→ **Work to be completed**
Hand back each line, unchanged, from the top down to the line where "0.025, 0.022), 0.8)" sits.
+-------+
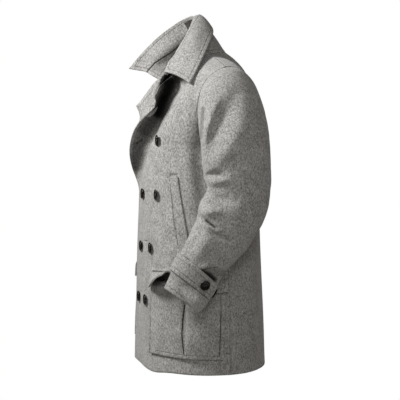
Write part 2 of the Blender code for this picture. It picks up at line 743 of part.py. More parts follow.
# ---------------------------------------------------------------- the jacket
def build():
    for old in list(bpy.data.objects):
        bpy.data.objects.remove(old, do_unlink=True)
    wool = {}

    def loden(name):
        wool[name] = material(name + "_loden", (0.30, 0.30, 0.29), 0.92)
        return wool[name]
    horn = material("button_horn", (0.02, 0.016, 0.014), 0.3)
    ribbon = material("label_ribbon", (0.03, 0.025, 0.022), 0.8)

    for side, word in ((1, "left"), (-1, "right")):
        turned_over = side < 0
        panel = front(side)
        width = LAPEL_COLUMNS + CHEST_COLUMNS
        shared = seams_facing(panel, side, width, range(LAPEL_COLUMNS, width + 1))
        cloth(word + "_front", panel, CLOTH, loden(word + "_front"), flip=turned_over, seams=shared)
        cloth(word + "_sleeve", sleeve(side), CLOTH, loden(word + "_sleeve"), closed=True, flip=not turned_over)
        cloth(word + "_pocket", pocket(side), CLOTH, loden(word + "_pocket"), flip=turned_over)
        cloth(word + "_flap", flap(side), FLAP_THICK, loden(word + "_flap"), flip=turned_over)
        cloth(word + "_welt", welt(side), WELT_THICK, loden(word + "_welt"), flip=turned_over)
        cloth(word + "_cuff_strap", strap(side), DOUBLED, loden(word + "_cuff_strap"), flip=turned_over)
        for number, (z, near, through) in enumerate(BUTTON_ROWS, start=1):
            arc = near if side > 0 else through
            out = SEAM_GAP * 1.5 + lap_out(side, arc)
            if side < 0 and number > 1:
                out = SEAM_GAP * 1.5 + lap_out(1, -arc)
            place = own(body(z, arc, out), side)
            axis = own(body_normal(z, arc), side)
            if number == 1:
                place, axis = lay_on(panel, place)
                place += axis * SEAM_GAP * 2
            button(f"{word}_front_button_{number}", place, axis, BUTTON_RADIUS, horn)
        on_strap = STRAP_GAP + DOUBLED + 0.0008
        for number, angle, out in ((1, 195.0, on_strap), (2, 254.0, 0.0002)):
            place, axis = cuff_button(side, angle, out)
            button(f"{word}_cuff_button_{number}", place, axis, CUFF_BUTTON_RADIUS, horn)

    rows = back()
    shared = seams_facing(rows, -1, 0, range(BACK_COLUMNS // 2 - NECK_COLUMNS + 1))
    shared.update(seams_facing(rows, 1, BACK_COLUMNS, range(BACK_COLUMNS // 2 + NECK_COLUMNS, BACK_COLUMNS + 1)))
    cloth("back", rows, CLOTH, loden("back"), flip=True, seams=shared)
    rows = collar()
    cloth("collar", rows, DOUBLED, loden("collar"))
    plate = []
    for a in range(4):
        line = []
        for b in range(4):
            place, normal = between(rows, LABEL_RISE[0] + (LABEL_RISE[1] - LABEL_RISE[0]) * a / 3,
                                    LABEL_SHARE[0] + (LABEL_SHARE[1] - LABEL_SHARE[0]) * b / 3)
            line.append(place - normal * (DOUBLED + SEAM_GAP * 2))
        plate.append(line)
    cloth("collar_label", plate, 0.0012, ribbon)


build()
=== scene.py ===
# %% [markdown]
# # A grey loden coat that keeps its wearer's shape
# The coat is sewn from thick, felted wool. Each sewn piece is a wall of cloth that already has its true
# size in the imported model. This lesson takes a copy of each wall, joins its triangles to squares, rounds
# them, presses the folds into the cloth, and then gives it its nap, its seams and its buttons.

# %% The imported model
import math

import bmesh
import bpy
import numpy as np
from mathutils import Matrix, Vector, noise
from mathutils.bvhtree import BVHTree
from mathutils.kdtree import KDTree


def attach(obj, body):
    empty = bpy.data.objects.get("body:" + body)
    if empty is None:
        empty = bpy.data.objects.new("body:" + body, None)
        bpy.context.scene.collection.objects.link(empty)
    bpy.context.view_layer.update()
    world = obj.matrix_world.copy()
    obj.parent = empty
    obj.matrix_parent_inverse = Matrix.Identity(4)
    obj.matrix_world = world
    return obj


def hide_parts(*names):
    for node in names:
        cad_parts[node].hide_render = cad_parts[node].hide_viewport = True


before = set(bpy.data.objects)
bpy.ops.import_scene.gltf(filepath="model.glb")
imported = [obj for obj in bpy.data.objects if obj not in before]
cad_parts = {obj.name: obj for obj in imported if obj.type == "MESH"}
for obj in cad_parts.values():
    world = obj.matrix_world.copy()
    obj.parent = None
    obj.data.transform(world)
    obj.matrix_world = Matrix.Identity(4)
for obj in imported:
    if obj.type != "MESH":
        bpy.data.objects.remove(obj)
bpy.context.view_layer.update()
MM = 0.001
print("nodes:", len(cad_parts))

# %% [markdown]
# ## The camera
# The picture was taken from the wearer's left and a little in front, from a few metres away with a long
# lens, so near and far edges keep almost the same scale. The camera stands level with the chest and
# looks down by under three degrees.

# %% Camera
CAMERA_TURN = math.radians(76.5)     # from straight ahead towards the wearer's left
CAMERA_AWAY = 2.6
CAMERA_LEVEL = -0.265
CAMERA_PITCH = math.radians(2.8)
LENS_MM, SENSOR_MM = 86.58, 36.0

camera = bpy.data.objects.new("camera", bpy.data.cameras.new("camera"))
camera.data.sensor_width = SENSOR_MM
camera.data.lens = LENS_MM
camera.location = (CAMERA_AWAY * math.sin(CAMERA_TURN), -CAMERA_AWAY * math.cos(CAMERA_TURN), CAMERA_LEVEL)
camera.rotation_euler = (math.pi / 2 - CAMERA_PITCH, 0, CAMERA_TURN)
bpy.context.scene.collection.objects.link(camera)
bpy.context.scene.camera = camera
print("camera at", [round(v, 2) for v in camera.location])

# %% [markdown]
# ## Measuring in the picture
# Folds, seams and creases are easiest to read straight off the picture, so lines further down are given
# as columns and rows of a picture of 400 by 400 points, where a point is about 2.7 mm of the coat. The
# two helpers go both ways: from a place on the coat to its picture point, and from a picture point along
# the camera's ray to the cloth. The coat's other side uses the mirror image of the same camera.

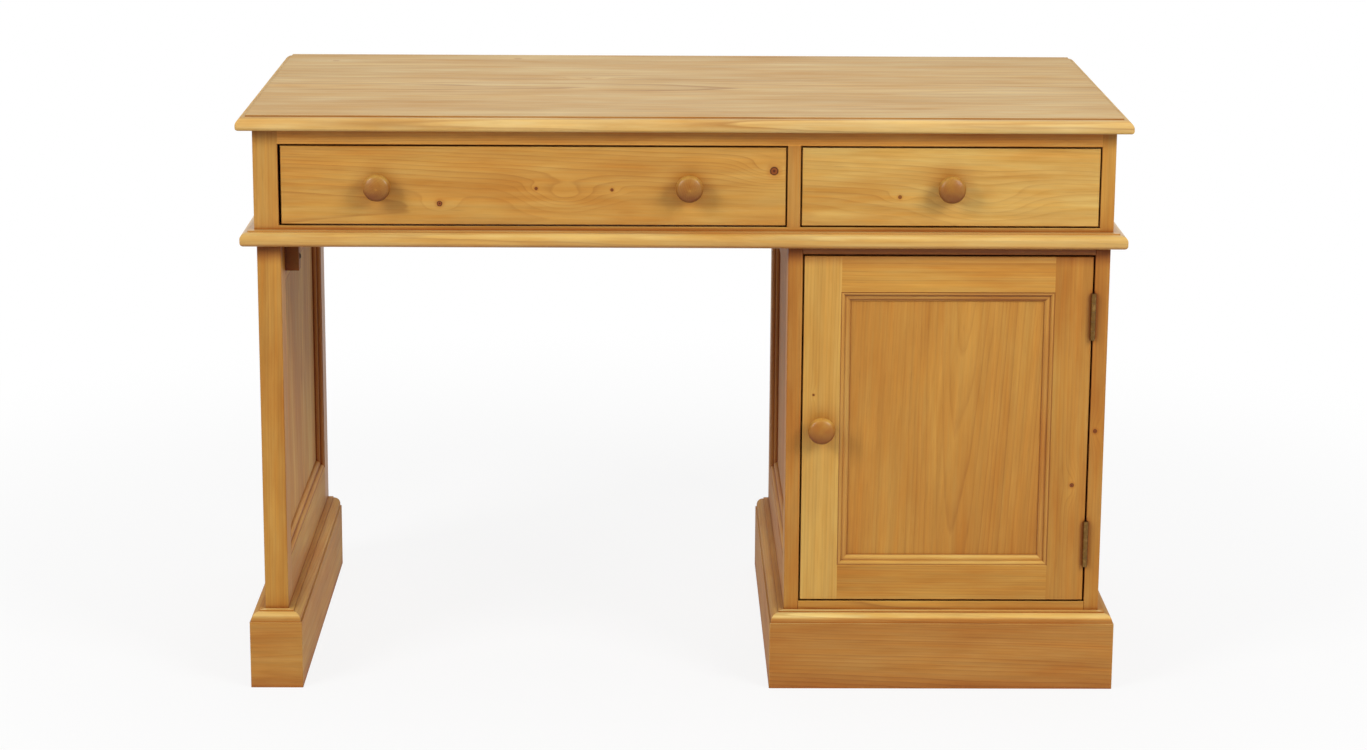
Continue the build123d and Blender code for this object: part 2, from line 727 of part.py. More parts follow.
# --- The whole desk ------------------------------------------------------------------------------
def make_desk():
    left_drawer = (left_opening[0] + left_drawer_gap_left, left_opening[1] - drawer_gap_side)
    right_drawer = (right_opening[0] + drawer_gap_side, right_opening[1] - drawer_gap_side)
    left_knobs = (left_drawer[0] + drawer_knob_inset, left_drawer[1] - drawer_knob_inset)
    right_knob = ((right_drawer[0] + right_drawer[1]) / 2,)
    return {
        "desk_top": make_desk_top(),
        **make_face_frame(),
        **make_case(),
        **make_waist(),
        **make_leg(),
        **make_plinth((leg_outer, leg_inner), "leg_plinth"),
        **make_pedestal(),
        **make_plinth((pedestal_left, pedestal_right), "pedestal_plinth"),
        **make_drawer("left_drawer", left_drawer, left_knobs),
        **make_drawer("right_drawer", right_drawer, right_knob),
        **make_door(),
        **make_hinges(),
        **make_catch(),
    }


os.makedirs("parts", exist_ok=True)
for node, shape in make_desk().items():
    solids = shape if isinstance(shape, list) else [shape]
    pieces = [solid for piece in solids for solid in piece.solids()]
    export_step(Compound(children=pieces) if len(pieces) > 1 else pieces[0], f"parts/{node}.step")
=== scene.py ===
import math

import bmesh
import bpy
from mathutils import Matrix, Vector


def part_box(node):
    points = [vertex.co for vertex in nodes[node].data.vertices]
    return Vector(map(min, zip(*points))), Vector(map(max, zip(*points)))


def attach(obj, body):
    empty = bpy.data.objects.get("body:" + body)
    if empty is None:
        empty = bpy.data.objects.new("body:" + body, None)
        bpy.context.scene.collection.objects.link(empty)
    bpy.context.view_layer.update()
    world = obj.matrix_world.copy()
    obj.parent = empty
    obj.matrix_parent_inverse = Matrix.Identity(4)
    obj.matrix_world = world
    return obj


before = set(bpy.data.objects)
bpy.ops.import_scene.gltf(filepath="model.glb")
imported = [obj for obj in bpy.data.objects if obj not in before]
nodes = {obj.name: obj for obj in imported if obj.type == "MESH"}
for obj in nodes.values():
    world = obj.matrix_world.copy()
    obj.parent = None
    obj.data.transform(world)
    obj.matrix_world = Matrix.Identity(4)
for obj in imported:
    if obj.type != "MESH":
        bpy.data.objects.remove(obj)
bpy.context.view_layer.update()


# ---- Studio ----
# A plain pale floor that runs out of sight, a white backdrop behind and a dimmer room in front, two soft
# boxes high at the front, left and right, a wide soft panel overhead and a weak one behind.

def add(tree, kind, sockets=None, **settings):
    """One shader node. A socket given another node's output is joined to it, and any other value is set."""
    made = tree.nodes.new("ShaderNode" + kind)
    for name, value in settings.items():
        setattr(made, name, value)
    for name, value in (sockets or {}).items():
        if isinstance(value, bpy.types.NodeSocket):
            tree.links.new(value, made.inputs[name])
        else:
            made.inputs[name].default_value = value
    return made


def calc(tree, operation, first, second=0.0, clamp=False):
    """The output of one Math node."""
    return add(tree, "Math", {0: first, 1: second}, operation=operation, use_clamp=clamp).outputs[0]


def seen_ray(tree):
    """1 for the rays that show a surface as it is: to the camera, in a reflection or through glass."""
    path = add(tree, "LightPath")
    shown = calc(tree, "ADD", path.outputs["Is Camera Ray"], path.outputs["Is Glossy Ray"], clamp=True)
    return calc(tree, "ADD", shown, path.outputs["Is Transmission Ray"], clamp=True)


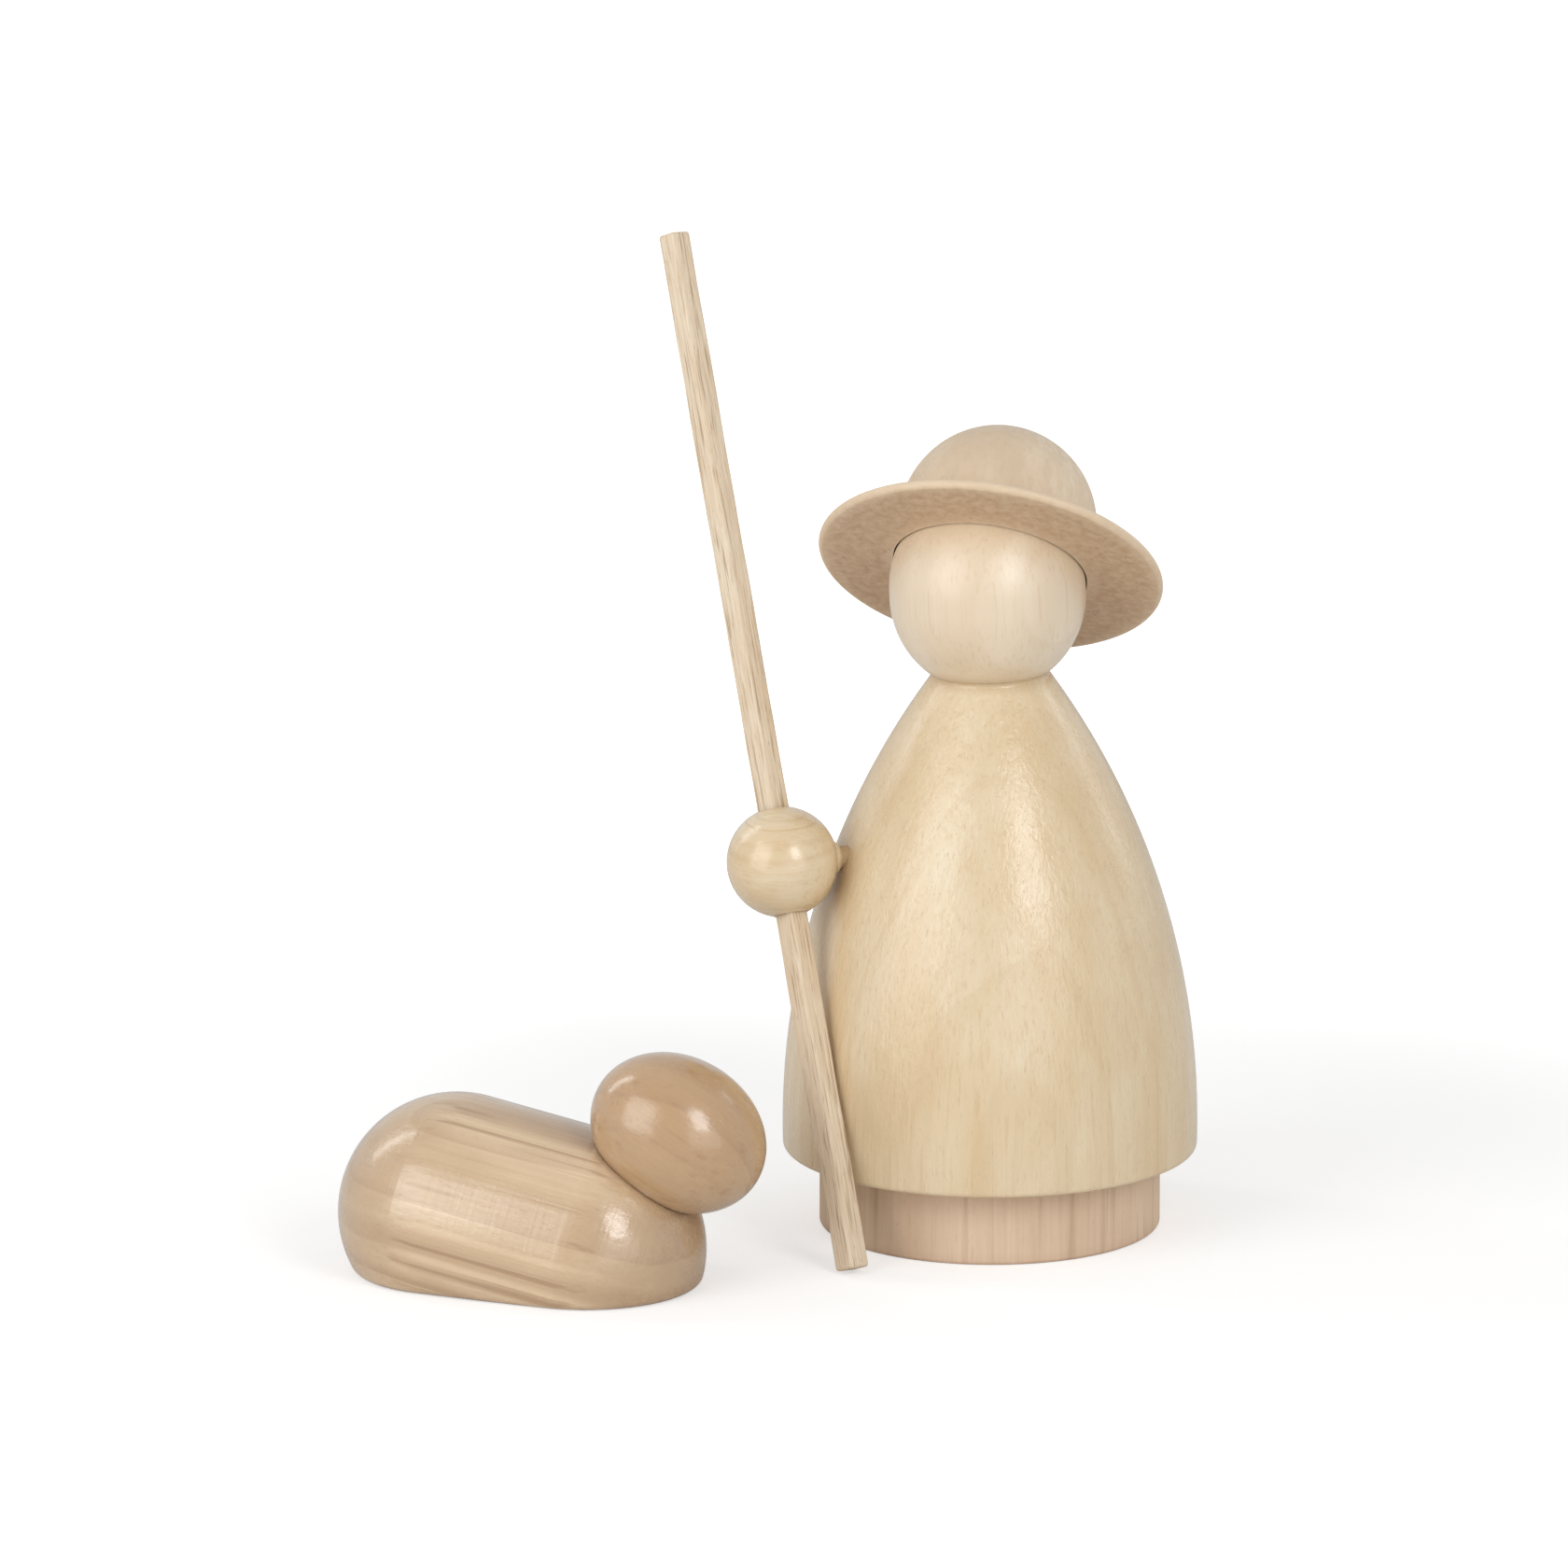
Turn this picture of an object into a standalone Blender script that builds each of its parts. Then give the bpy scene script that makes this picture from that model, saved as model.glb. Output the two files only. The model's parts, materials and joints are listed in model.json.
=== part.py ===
# Turned wooden shepherd with a staff in its ball hand, and a lying sheep that stands beside it.
# Metres, +Z up, +X to the viewer's right, -Y towards the viewer.
# The origin is the centre of the plinth's underside, on the table.

import math

import bmesh
import bpy
from mathutils import Matrix, Vector

# Fits that every joint shares
GLUE_GAP = 0.0003
DOWEL_CLEARANCE = 0.0002
DOWEL_END_GAP = 0.0004

# Plinth, a plain disc under the cloak
PLINTH_RADIUS = 0.0153
PLINTH_HEIGHT = 0.00675
PLINTH_EDGE = 0.0003
PLINTH_DOWEL_RADIUS = 0.003
PLINTH_DOWEL_LENGTH = 0.0095

# Cloak, a bell turned to one long arc from its widest place up to the neck
CLOAK_RADIUS = 0.01865
CLOAK_HEIGHT = 0.04345
CLOAK_WIDEST_AT = 0.0022
HEM_ROUNDING = 0.00045
NECK_RADIUS = 0.0053
NECK_LAND = 0.0003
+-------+
→ **Output for this exercise**
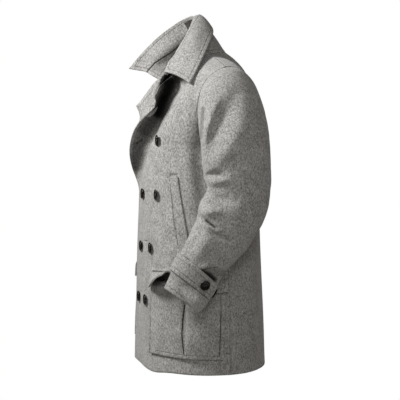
Write part 2 of the Blender code for this picture. It picks up at line 743 of part.py. More parts follow.
# ---------------------------------------------------------------- the jacket
def build():
    for old in list(bpy.data.objects):
        bpy.data.objects.remove(old, do_unlink=True)
    wool = {}

    def loden(name):
        wool[name] = material(name + "_loden", (0.30, 0.30, 0.29), 0.92)
        return wool[name]
    horn = material("button_horn", (0.02, 0.016, 0.014), 0.3)
    ribbon = material("label_ribbon", (0.03, 0.025, 0.022), 0.8)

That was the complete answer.